Reputation:
I have a problem with Pyspark : when I import my Dataset with Pyspark, all my columns are considered a string, even if my columns are numeric.
I don't have this probleme when I import data with Pandas.
I'm actually using a platform to devlop : Dataiku. the data are already on the platform and I import them with this code :
# Example: Read the descriptor of a Dataiku dataset
mydataset =
dataiku.Dataset("Extracts___Retail_Master_Data___Product_Hierarchy_HDFS")
# And read it as a Spark dataframe
df = dkuspark.get_dataframe(sqlContext, mydataset)
I can't find a way to import my data into the correct format.
Thanks.
Upvotes: 0
Views: 274
Reputation: 1321
In Dataiku there are 2 concepts: a storage type and a meaning. So when you explore your dataset you'll see both of them below each column name (type in grey, meaning in blue)

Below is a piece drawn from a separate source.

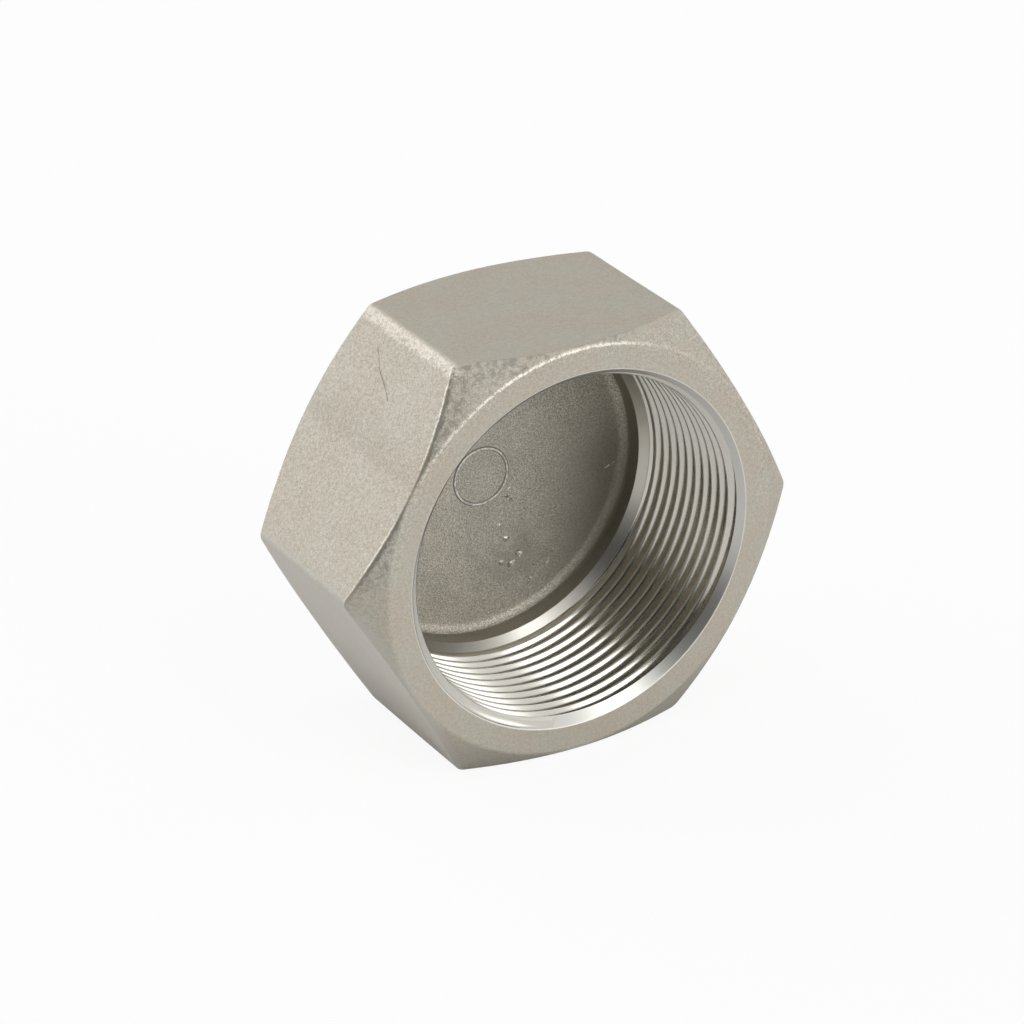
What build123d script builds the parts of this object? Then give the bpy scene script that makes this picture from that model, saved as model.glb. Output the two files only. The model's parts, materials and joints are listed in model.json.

A meaning is a type that Dataiku thinks suits the best according to what's stored in that column.
In your case you should go to your Extracts___Retail_Master_Data___Product_Hierarchy_HDFS dataset settings -> schema -> set correct column types -> save.
If you want to get more details there's a doc page
https://doc.dataiku.com/dss/latest/schemas/index.html
Upvotes: 1